Performance Measurement in the Hospital Outpatient Setting. Challenges in Performance Measurement


In addition to identifying the need for additional measures, our synthesis and gap analysis underscored several challenges related to the operational aspects of measurement from the vantage point of the hospital, including:

  • Sample Size: Although the 2005 dataset used in our analyses contains many millions of claims, the number of visits and services/procedures that occur in any given hospital outpatient setting for a specific condition may be small. As measures are developed, it will be important to examine the data to assess whether there are adequate patient volumes at the hospital-level to ensure stable estimates of HOPS or ED performance. Additionally, the fact that additional sample size would be required to stratify data by such factors as race/ethnicity, socio-economic status, and/or gender to assess equity of care also merits consideration.
  • Lack of Provider Engagement: Most physicians are not employed directly by hospitals, making it difficult for hospitals to force adherence to hospital protocols  – in either the inpatient or outpatient setting. Discussants encouraged gain-sharing as a means to encourage joint accountability for physicians and hospitals. As one said, “In order to get traction, everyone (i.e., hospitals and physicians) has to have something at risk.” Appropriately and fairly assigning accountability for specific actions is another important way to engage providers; however, it is not always clear how to do so. For example, some patients have several physicians, raising the question of who should be held responsible in such situations.
  • Lack of Staff: Although the HOPS and ED may be able to draw staff from their associated hospitals (which generally have quality departments with analysts experienced in data abstraction), hospital outpatient settings have not traditionally been staffed or budgeted to provide the medical record abstraction and analytic services needed for performance measurement activities.
  • Lack of Adequate Detail in Existing Claims Data to Support Quality Measurement: Because claims data are generated for billing and not quality of care purposes, data elements needed for quality of care assessment are often lacking, particularly those data required for risk adjustment.
    • E&M codes broadly address the level of service provided, but do not capture specific service details and organ systems addressed. For example, it would not be possible, using standard claims data, to ascertain whether a patient’s blood pressure was taken as part of an office visit
    • Claims data also do not include specific laboratory, radiographic, or clinical values, so it is not possible to use claims data to score quality of care measures that require these data elements. For example, laboratory data indicating the need for altered diabetic therapy would be dependent on the HbA1c level. Claims data will reflect only that an HbA1c was ordered, not whether the result was such that action should be undertaken. Similarly, knowing that a hematocrit was performed is insufficient to determine whether a patient met criteria for receipt of erythropoietin. Capturing medication prescribing information related to specific conditions is notably difficult, although increasingly data may start to become available with the Medicare Prescription Drug benefit.
    • While the date of a service is captured, the actual timing of the care provided is often not evident from claims data; thus, it could not support measures that examine timing in hours, such as many measures addressing AMI care.
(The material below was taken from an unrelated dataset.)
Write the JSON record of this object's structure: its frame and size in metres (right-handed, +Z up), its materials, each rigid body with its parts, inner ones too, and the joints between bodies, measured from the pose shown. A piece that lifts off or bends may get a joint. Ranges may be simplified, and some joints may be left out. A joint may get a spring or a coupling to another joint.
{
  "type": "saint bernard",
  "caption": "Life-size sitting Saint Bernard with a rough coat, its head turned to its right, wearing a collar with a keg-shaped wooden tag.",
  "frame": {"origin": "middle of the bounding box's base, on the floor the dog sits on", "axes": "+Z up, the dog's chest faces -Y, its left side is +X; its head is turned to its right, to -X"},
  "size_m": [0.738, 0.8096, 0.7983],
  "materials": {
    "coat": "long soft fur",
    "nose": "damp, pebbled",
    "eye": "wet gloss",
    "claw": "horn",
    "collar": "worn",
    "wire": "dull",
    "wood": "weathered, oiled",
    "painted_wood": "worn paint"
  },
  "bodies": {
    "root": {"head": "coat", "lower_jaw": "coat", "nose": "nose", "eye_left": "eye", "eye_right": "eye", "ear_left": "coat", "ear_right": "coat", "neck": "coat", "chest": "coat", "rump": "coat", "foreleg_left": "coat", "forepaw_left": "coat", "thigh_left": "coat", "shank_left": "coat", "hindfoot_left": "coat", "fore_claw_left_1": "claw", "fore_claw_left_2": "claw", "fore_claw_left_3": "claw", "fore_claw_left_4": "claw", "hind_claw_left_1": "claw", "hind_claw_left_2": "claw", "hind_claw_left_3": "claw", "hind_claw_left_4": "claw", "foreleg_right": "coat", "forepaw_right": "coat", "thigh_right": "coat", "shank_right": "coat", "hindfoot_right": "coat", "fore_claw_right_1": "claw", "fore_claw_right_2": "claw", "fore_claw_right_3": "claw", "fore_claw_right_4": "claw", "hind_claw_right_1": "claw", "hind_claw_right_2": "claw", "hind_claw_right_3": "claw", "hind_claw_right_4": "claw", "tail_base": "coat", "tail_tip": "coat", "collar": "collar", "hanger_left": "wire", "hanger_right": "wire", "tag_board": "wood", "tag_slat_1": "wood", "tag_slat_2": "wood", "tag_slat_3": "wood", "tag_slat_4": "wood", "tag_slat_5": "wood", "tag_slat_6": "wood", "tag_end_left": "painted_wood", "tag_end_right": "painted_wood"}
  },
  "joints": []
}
Development of new CPT Category II performance measurement codes as well as Medicare G codes (HCPCS level II codes) is underway, which, if used, will shed more light on the care provided during visits. In the meantime, however, this information is often not available given that it is beyond what is currently required for claims submission. Claims submissions forms may require modification to collect the necessary data elements to produce a performance measure, if administrative data sources will be used to construct measures.

Although some discussants expressed hope that electronic health records (EHRs) will be able to provide easily retrievable data, they underscored that the implementation of EHR systems ready for use in clinical performance measurement is still “a long way off.” In the near term, implementation of measures will likely entail manual chart abstraction or changes in billing codes. Registries were mentioned as a potential source of data for performance measures by representatives of at least two organizations. They indicated they were placing a higher priority on registries, as opposed to developing specific performance measures. One group believes that utilizing registries is a more effective way to improve health care quality. Both groups encouraged CMS to do more to develop and encourage national registries in a broad spectrum of clinical areas. It should be noted that TRHCA requires that, as part of rulemaking for 2008 measures, CMS address a mechanism for providing data on quality measures through an appropriate medical registry. As such, CMS is currently exploring the possibility of drawing on existing databases and registries maintained by a variety of organizations (e.g., medical professional societies, medical boards, medical group management organizations), with the goal of decreasing the burden of quality reporting for all involved while increasing the quality and usefulness of the data (Kuhn, 2007).